Upon receiving a new camera from my parents, a camera I shall not drop in a taxi in New York City, I have been trying to make up for lost time. The camera is near my person the majority of the day, because I don’t want to miss an opportunity to fiddle with it and miss a photo opportunity. Yes, I’m one of those people. Well, I subconsciously want to know where it is at all times.
I want to be sure to tell my life through pictures; although, I do enjoy writing. I am not a huge photography person. I don’t tamper with the picture unless I upload it to the computer to change the picture to black and white. I’ll try different angles and the only lenses I use to mess with the picture include transparent objects and colored glass, like taking a shot through an empty beer bottle. I don’t want to spend hours with a program, chopping the picture in half to make a split screen, sharing the frame with a saying or a quote. The more “old fashioned” a picture looks, the better..
However, if I had to, I would find the interesting friend shots and create thought bubbles. Maybe you’ll see more of those on Facebook, but that will only happen if I’m really bored.
I’m happy to say that I am working on the fiction again, but not necessarily the novels. Yeah, I know. Give me loud Booooooooo! I am my own antagonist. However, I know Zach would be proud. He’s probably one of the only people who has read anything I have (fictionally) wrote. Why? Because a) he has been in numerous Oneonta writing classes, b) he is my best and only constructive critic to date, and c) he is the only one who I have given a chance to read anything. As much as people seem to enjoy the stories, most of them are rubbish.
The Art of Communication is something I have been poorly adhering to. I’ve turned into a horrible friend to many people, and there is no one except myself to blame. Would I have ever imagined myself in this position? Never. I thought I would be keeping in touch with everyone and anyone, but life is getting the best of me and communication turns lackadaisical. The pity I have for myself is not a black cloud hoovering over me, but a hippo on my back; not only are those mammals heavy, but they have a pristine mean streak. A hippo is the perfect metaphor.
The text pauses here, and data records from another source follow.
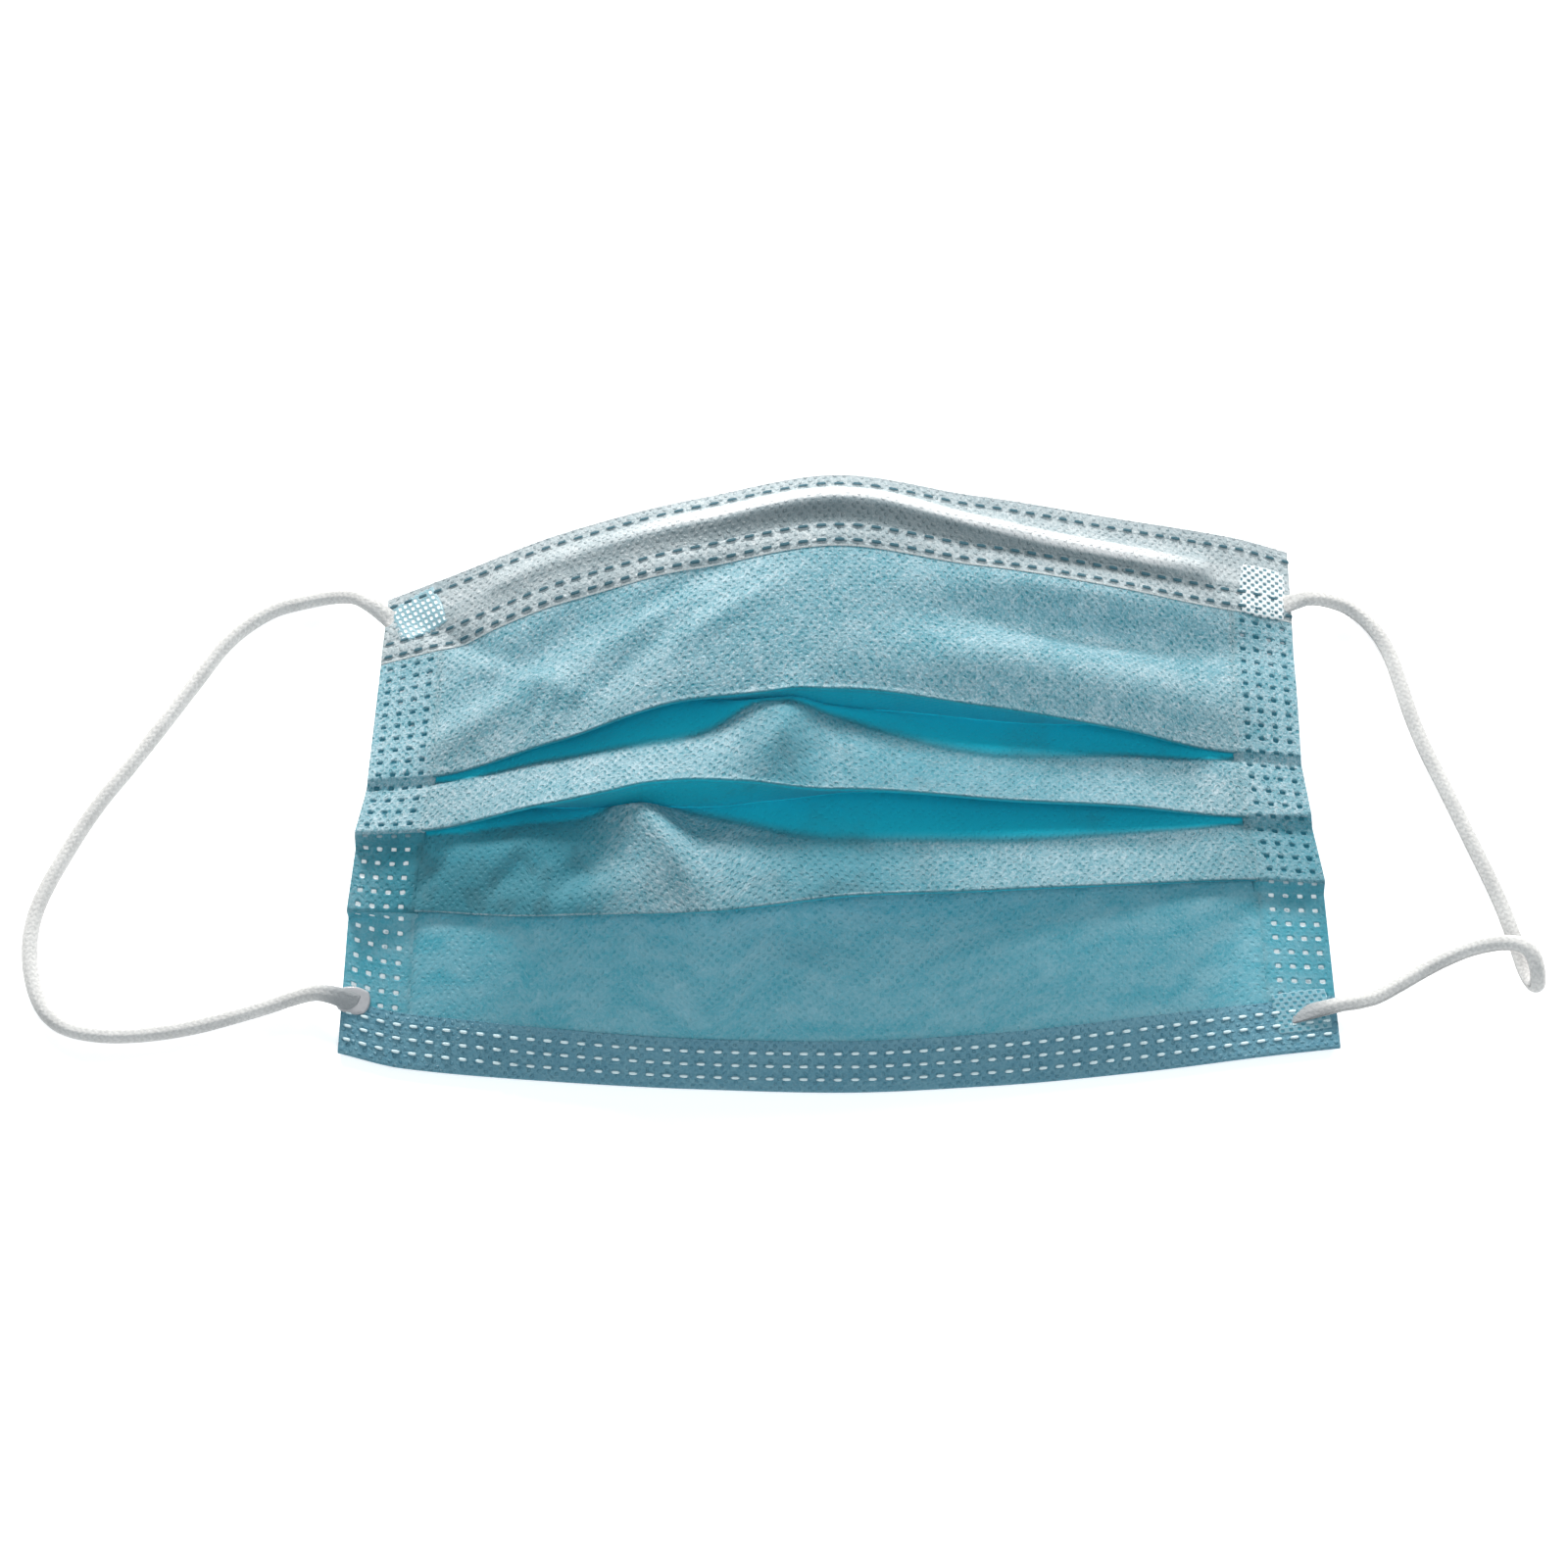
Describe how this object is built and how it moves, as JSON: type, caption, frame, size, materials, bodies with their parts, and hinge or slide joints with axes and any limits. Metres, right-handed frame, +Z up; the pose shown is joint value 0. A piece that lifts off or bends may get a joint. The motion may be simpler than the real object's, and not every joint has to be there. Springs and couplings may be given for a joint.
{
  "type": "disposable face mask",
  "caption": "Disposable pleated face mask of pale blue non-woven cloth with a white nose binding and elastic ear loops, lying on its back with the pleats slightly open.",
  "frame": {"origin": "on the surface that the mask lies on, under the middle of the mask without its ear loops", "axes": "+X along the width, to the right in a view of the blue front; +Y from the hem towards the nose edge; +Z up, out of the blue front"},
  "size_m": [0.2649, 0.1058, 0.032],
  "materials": {
    "blue_cloth": "matte",
    "binding_cloth": "matte",
    "nose_wire": "satin",
    "elastic": "matte",
    "welded_elastic": "satin"
  },
  "bodies": {
    "root": {"pleated_panel": "blue_cloth", "top_binding": "binding_cloth", "nose_wire": "nose_wire", "ear_loop_left": "elastic", "ear_loop_right": "elastic", "weld_tab_top_left": "welded_elastic", "weld_tab_top_right": "welded_elastic", "weld_tab_bottom_left": "welded_elastic", "weld_tab_bottom_right": "welded_elastic"}
  },
  "joints": []
}
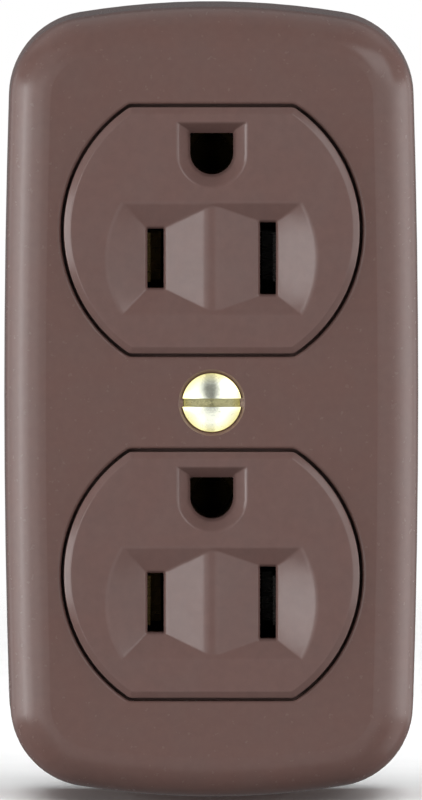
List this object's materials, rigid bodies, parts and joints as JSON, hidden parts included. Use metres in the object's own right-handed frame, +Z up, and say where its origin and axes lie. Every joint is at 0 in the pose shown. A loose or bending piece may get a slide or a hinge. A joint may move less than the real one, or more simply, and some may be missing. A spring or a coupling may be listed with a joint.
{
  "type": "duplex wall outlet",
  "caption": "Surface-mounted grounded duplex wall outlet: deep rounded brown cover, D-shaped receptacle faces, brass cover screw, base plate, contacts and terminal screws inside.",
  "frame": {"origin": "centre of the outlet's back face, on the wall plane", "axes": "+X to the right seen from the front, +Z up (ground holes above the blade slots), front faces -Y"},
  "size_m": [0.0474, 0.033, 0.0902],
  "materials": {
    "brown_cover": "smooth moulded, soft sheen",
    "brown_face": "smooth moulded, soft sheen",
    "black_moulding": "compression moulded",
    "screw_brass": "turned",
    "contact_brass": "stamped",
    "nickel_plate": "nickel plated",
    "zinc_steel": "zinc plated",
    "green_screw": "green dyed plating",
    "fibre": "vulcanised fibre"
  },
  "bodies": {
    "root": {"base": "black_moulding", "receptacle_body": "black_moulding", "receptacle_face": "brown_face", "hot_bus": "contact_brass", "neutral_bus": "nickel_plate", "ground_strap": "zinc_steel", "ground_contact_upper": "contact_brass", "ground_contact_lower": "contact_brass", "ground_rivet_upper": "contact_brass", "ground_rivet_lower": "contact_brass", "cover_screw_nut": "screw_brass", "assembly_screw_upper": "zinc_steel", "assembly_screw_lower": "zinc_steel"},
    "cover": {"cover": "brown_cover"},
    "screw_retainer": {"screw_retainer": "fibre"},
    "cover_screw": {"cover_screw": "screw_brass"},
    "hot_terminal_screw_upper": {"hot_terminal_screw_upper": "screw_brass"},
    "hot_terminal_screw_lower": {"hot_terminal_screw_lower": "screw_brass"},
    "neutral_terminal_screw_upper": {"neutral_terminal_screw_upper": "nickel_plate"},
    "neutral_terminal_screw_lower": {"neutral_terminal_screw_lower": "nickel_plate"},
    "ground_terminal_screw": {"ground_terminal_screw": "green_screw"}
  },
  "joints": [
    {"name": "cover_lift", "type": "slide", "parent": "root", "child": "cover", "axis": [0, -1, 0], "range_m": [0, 0.06]},
    {"name": "cover_screw_travel", "type": "slide", "parent": "cover", "child": "screw_retainer", "axis": [0, -1, 0], "range_m": [0, 0.002]},
    {"name": "cover_screw_turn", "type": "hinge", "parent": "screw_retainer", "child": "cover_screw", "pos_m": [0, -0.03, 0], "axis": [0, -1, 0], "range_deg": [0, 900]},
    {"name": "hot_screw_upper_travel", "type": "slide", "parent": "root", "child": "hot_terminal_screw_upper", "axis": [-1, 0, 0], "range_m": [0, 0.0025]},
    {"name": "hot_screw_lower_travel", "type": "slide", "parent": "root", "child": "hot_terminal_screw_lower", "axis": [-1, 0, 0], "range_m": [0, 0.0025]},
    {"name": "neutral_screw_upper_travel", "type": "slide", "parent": "root", "child": "neutral_terminal_screw_upper", "axis": [1, 0, 0], "range_m": [0, 0.0025]},
    {"name": "neutral_screw_lower_travel", "type": "slide", "parent": "root", "child": "neutral_terminal_screw_lower", "axis": [1, 0, 0], "range_m": [0, 0.0025]},
    {"name": "ground_screw_travel", "type": "slide", "parent": "root", "child": "ground_terminal_screw", "axis": [0, 0, -1], "range_m": [0, 0.0025]}
  ],
  "couplings": [
    {"joint": "cover_screw_turn", "follows": "cover_screw_travel", "rad_per_m": 7853.9}
  ]
}
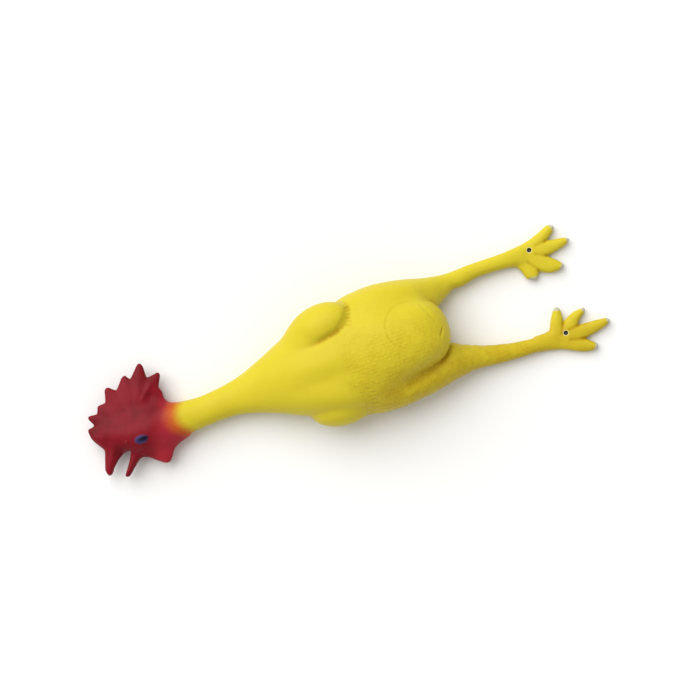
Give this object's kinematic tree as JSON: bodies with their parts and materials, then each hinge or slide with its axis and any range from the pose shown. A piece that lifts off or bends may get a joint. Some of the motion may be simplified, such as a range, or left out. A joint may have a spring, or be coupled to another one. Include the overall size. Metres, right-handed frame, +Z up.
{
  "type": "rubber chicken",
  "caption": "Plucked rubber chicken lying on its back, hollow yellow latex with a red painted head, bending at the neck, legs and toes, and a punched hole in each foot.",
  "frame": {"origin": "centre of the bounding box in plan, on the table that the chicken lies on", "axes": "+X from the head to the feet, +Y towards the leg named left, +Z up from the table through the belly"},
  "size_m": [0.5056, 0.1264, 0.074],
  "materials": {
    "yellow_latex": "semi-matte moulded latex",
    "red_latex": "semi-gloss painted latex"
  },
  "bodies": {
    "torso": {"torso": "yellow_latex", "belly_patch": "yellow_latex", "left_wing": "yellow_latex", "right_wing": "yellow_latex"},
    "neck_lower": {"neck_lower": "yellow_latex"},
    "neck_middle": {"neck_middle": "yellow_latex"},
    "neck_upper": {"neck_upper": "yellow_latex"},
    "head": {"head": "red_latex", "comb": "red_latex", "wattle": "red_latex", "upper_beak": "red_latex"},
    "lower_beak": {"lower_beak": "red_latex"},
    "left_thigh": {"left_thigh": "yellow_latex"},
    "left_shank": {"left_shank": "yellow_latex"},
    "left_foot": {"left_palm": "yellow_latex"},
    "right_thigh": {"right_thigh": "yellow_latex"},
    "right_shank": {"right_shank": "yellow_latex"},
    "right_foot": {"right_palm": "yellow_latex"},
    "left_outer_toe": {"left_outer_toe": "yellow_latex"},
    "left_middle_toe": {"left_middle_toe": "yellow_latex"},
    "left_inner_toe": {"left_inner_toe": "yellow_latex"},
    "left_back_toe": {"left_back_toe": "yellow_latex"},
    "right_outer_toe": {"right_outer_toe": "yellow_latex"},
    "right_middle_toe": {"right_middle_toe": "yellow_latex"},
    "right_inner_toe": {"right_inner_toe": "yellow_latex"},
    "right_back_toe": {"right_back_toe": "yellow_latex"}
  },
  "joints": [
    {"name": "neck_base", "type": "hinge", "parent": "torso", "child": "neck_lower", "pos_m": [-0.088, -0.0005, 0.0185], "axis": [0, 1, 0], "range_deg": [0, 40], "stiffness_Nm_per_rad": 0.25},
    {"name": "neck_swing", "type": "hinge", "parent": "neck_lower", "child": "neck_middle", "pos_m": [-0.115, -0.0018, 0.0145], "axis": [0, 0, 1], "range_deg": [-40, 40], "stiffness_Nm_per_rad": 0.2},
    {"name": "neck_lift", "type": "hinge", "parent": "neck_middle", "child": "neck_upper", "pos_m": [-0.14, -0.0038, 0.0135], "axis": [0, 1, 0], "range_deg": [0, 40], "stiffness_Nm_per_rad": 0.2},
    {"name": "head_nod", "type": "hinge", "parent": "neck_upper", "child": "head", "pos_m": [-0.166, -0.0045, 0.014], "axis": [0, 0, 1], "range_deg": [-30, 30], "stiffness_Nm_per_rad": 0.2},
    {"name": "left_hip", "type": "hinge", "parent": "torso", "child": "left_thigh", "pos_m": [0.116, 0.0385, 0.011], "axis": [0, -1, 0], "range_deg": [0, 40], "stiffness_Nm_per_rad": 0.2},
    {"name": "right_hip", "type": "hinge", "parent": "torso", "child": "right_thigh", "pos_m": [0.116, -0.034, 0.011], "axis": [0, -1, 0], "range_deg": [0, 40], "stiffness_Nm_per_rad": 0.2},
    {"name": "left_knee", "type": "hinge", "parent": "left_thigh", "child": "left_shank", "pos_m": [0.142, 0.0433, 0.0077], "axis": [0, 0, 1], "range_deg": [-20, 35], "stiffness_Nm_per_rad": 0.12},
    {"name": "right_knee", "type": "hinge", "parent": "right_thigh", "child": "right_shank", "pos_m": [0.142, -0.0389, 0.0093], "axis": [0, 0, 1], "range_deg": [-35, 20], "stiffness_Nm_per_rad": 0.12},
    {"name": "left_ankle", "type": "hinge", "parent": "left_shank", "child": "left_foot", "pos_m": [0.182, 0.0433, 0.0069], "axis": [0, -1, 0], "range_deg": [0, 40], "stiffness_Nm_per_rad": 0.06},
    {"name": "right_ankle", "type": "hinge", "parent": "right_shank", "child": "right_foot", "pos_m": [0.184, -0.0422, 0.0072], "axis": [0, -1, 0], "range_deg": [0, 40], "stiffness_Nm_per_rad": 0.06},
    {"name": "beak_pinch", "type": "hinge", "parent": "head", "child": "lower_beak", "pos_m": [-0.2172, -0.0258, 0.014], "axis": [0, 0, 1], "range_deg": [-16, 12], "stiffness_Nm_per_rad": 0.02},
    {"name": "left_outer_toe_curl", "type": "hinge", "parent": "left_foot", "child": "left_outer_toe", "pos_m": [0.21513, 0.05579, 0.00435], "axis": [0.3902, -0.9207, 0], "range_deg": [-8, 25], "stiffness_Nm_per_rad": 0.01},
    {"name": "left_middle_toe_curl", "type": "hinge", "parent": "left_foot", "child": "left_middle_toe", "pos_m": [0.21799, 0.04374, 0.00471], "axis": [0.0291, -0.9996, 0], "range_deg": [-8, 25], "stiffness_Nm_per_rad": 0.01},
    {"name": "left_inner_toe_curl", "type": "hinge", "parent": "left_foot", "child": "left_inner_toe", "pos_m": [0.2119, 0.03154, 0.00443], "axis": [-0.5873, -0.8094, 0], "range_deg": [-8, 25], "stiffness_Nm_per_rad": 0.01},
    {"name": "left_back_toe_curl", "type": "hinge", "parent": "left_foot", "child": "left_back_toe", "pos_m": [0.19784, 0.02752, 0.00415], "axis": [-0.9981, 0.0611, 0], "range_deg": [-8, 25], "stiffness_Nm_per_rad": 0.01},
    {"name": "right_outer_toe_curl", "type": "hinge", "parent": "right_foot", "child": "right_outer_toe", "pos_m": [0.22156, -0.05475, 0.00401], "axis": [-0.5002, -0.8659, 0], "range_deg": [-8, 25], "stiffness_Nm_per_rad": 0.01},
    {"name": "right_middle_toe_curl", "type": "hinge", "parent": "right_foot", "child": "right_middle_toe", "pos_m": [0.22598, -0.04224, 0.00502], "axis": [0.0546, -0.9985, 0], "range_deg": [-8, 25], "stiffness_Nm_per_rad": 0.01},
    {"name": "right_inner_toe_curl", "type": "hinge", "parent": "right_foot", "child": "right_inner_toe", "pos_m": [0.22007, -0.03135, 0.00421], "axis": [0.5151, -0.8571, 0], "range_deg": [-8, 25], "stiffness_Nm_per_rad": 0.01},
    {"name": "right_back_toe_curl", "type": "hinge", "parent": "right_foot", "child": "right_back_toe", "pos_m": [0.20596, -0.02489, 0.0042], "axis": [0.9664, -0.257, 0], "range_deg": [-8, 25], "stiffness_Nm_per_rad": 0.01}
  ]
}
I’ve been teasing myself lately. Mr. I-look-into-things-too-deeply-turned-cynic is pulling a 180 again. I look at where my life is, and I tell myself I am content. I have a great job. I have a great family. I have a great girlfriend, who comes from a great family. I do more activities. I’ve been loosening up. Weddings are steady and everyone has seemed to pop out a baby this year. I’ve done more deep breathing and meditating when I can get it in; running into my meditation instructor/mediator/mentor person made me miss those Wednesday sessions. Sarah and I’ve been watching “buddy shows,” finally getting into How I Met Your Mother and accepting Happy Endings for its stupid and lighthearted “familial” comedy. Hanging out with Otis at Tully’s a couple weeks ago was truly fantastic; we reminisced about present and past, culture, and ten years after graduating high school, tying in the then-and-now.
This brings me to the decision to include anecdotal with some of these entries. They definitely won’t be as long as this one, but they’ll be fun. I can promise you that.